Thomson moved to Miami in 1961 and formed Paul & Thomson with Dan Paul. They practiced together for more than 20 years. Next up was Thomson, Zeder, Bohrer, Werth, Adorno & Razook. In 2001, he joined Hogan & Hartson, which through a merger became Hogan Lovells, where he was a partner and more recently of counsel.
“He was brutal in a courtroom,” Bohrer said, noting Thomson routinely out-thought other lawyers. “You simply couldn’t stump the guy. It couldn’t happen.”
Paul and Thomson teamed up for the newspaper in the U.S. Supreme Court First Amendment case Miami Herald Publishing v. Tornillo. Miami-Dade teachers union leader Pat Tornillo demanded the Herald publish his responses to two editorials against his state House candidacy under a state law struck down as a violation of press freedom.
Thomson’s celebrity clients included the widow of NASCAR driver Dale Earnhardt, who successfully fought the release of his autopsy photographs, and German developer Thomas Kramer, who spearheaded the revival of South Beach’s South of Fifth neighborhood but ended up in serious debt.
His U.S. Supreme Court record was 0-3. He lost a 1988 case, Florida v. Riley, attempting to strike the results of a Pasco County sheriff’s helicopter flight used to obtain a warrant to search a marijuana grow house.
As a special assistant attorney general of Florida, he lost a case, Edenfield v. Fane, in 1993 striking down state restrictions on client solicitation by accountants.

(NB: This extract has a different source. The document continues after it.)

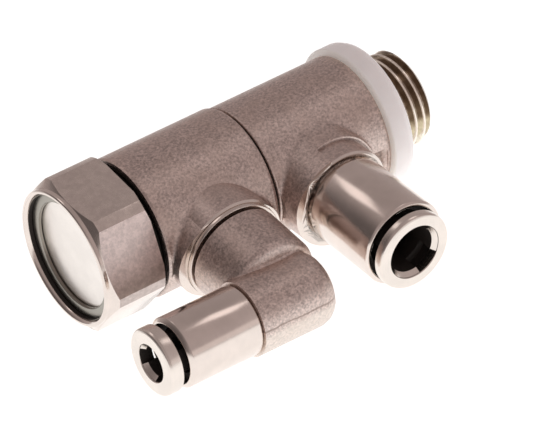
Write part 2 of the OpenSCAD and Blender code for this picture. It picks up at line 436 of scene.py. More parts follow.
@dataclass(frozen=True)
class TumbledNickel:
    """Plated flats left with a speckled skin, with painted shade darkening their lower part."""

    name: str = "tumbled_nickel"
    tint: Colour = (0.88, 0.765, 0.735)
    shade_height: float = -0.6
    depth: float = 0.035

    def build(self) -> bpy.types.Material:
        """Builds the material.

        Returns:
            The finished material.
        """
        graph = Graph.named(self.name)
        skin = graph.noise(1.5, 3.0, 0.62)
        fine = graph.noise(3.4, 2.0, 0.6)
        patches = graph.noise(0.45, 3.0, 0.55)
        height = graph.along(WORLD_Z) + patches * 3.2 - 1.6
        # painted shade: the flats are darkened towards the bottom
        low = 1.0 - height.smooth(self.shade_height - 1.2, self.shade_height + 1.4)
        shade = skin.smooth(0.34, 0.66) * 0.65 + fine.smooth(0.4, 0.7) * 0.35
        unshaded = graph.spread(shade, self.tint, 0.80, 1.12)
        return graph.finish(
            Base_Color=graph.blend(low * 0.40, unshaded, LOW_SHADE),
            Metallic=1.0,
            Roughness=fine * 0.16 + 0.30,
            Normal=graph.bump(skin * 0.6 + fine * 0.4, self.depth),
        )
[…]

In Lynce v. Mathis, Thomson unsuccessfully defended a 1992 state law that canceled early release credits tied to prison overcrowding following public outrage about crimes committed by ex-felons freed early.
“It was not just the law that he was involved with. He was involved with the people,” Butterworth said.
Thomson died Friday. He is survived by his wife, Vann, and children Parker Thomson Jr., Peter Thomson, Meg Daly and Jamie Thomas.
A celebration of life is set for 3 p.m. Saturday at the Knight Concert Hall at the Arsht Center.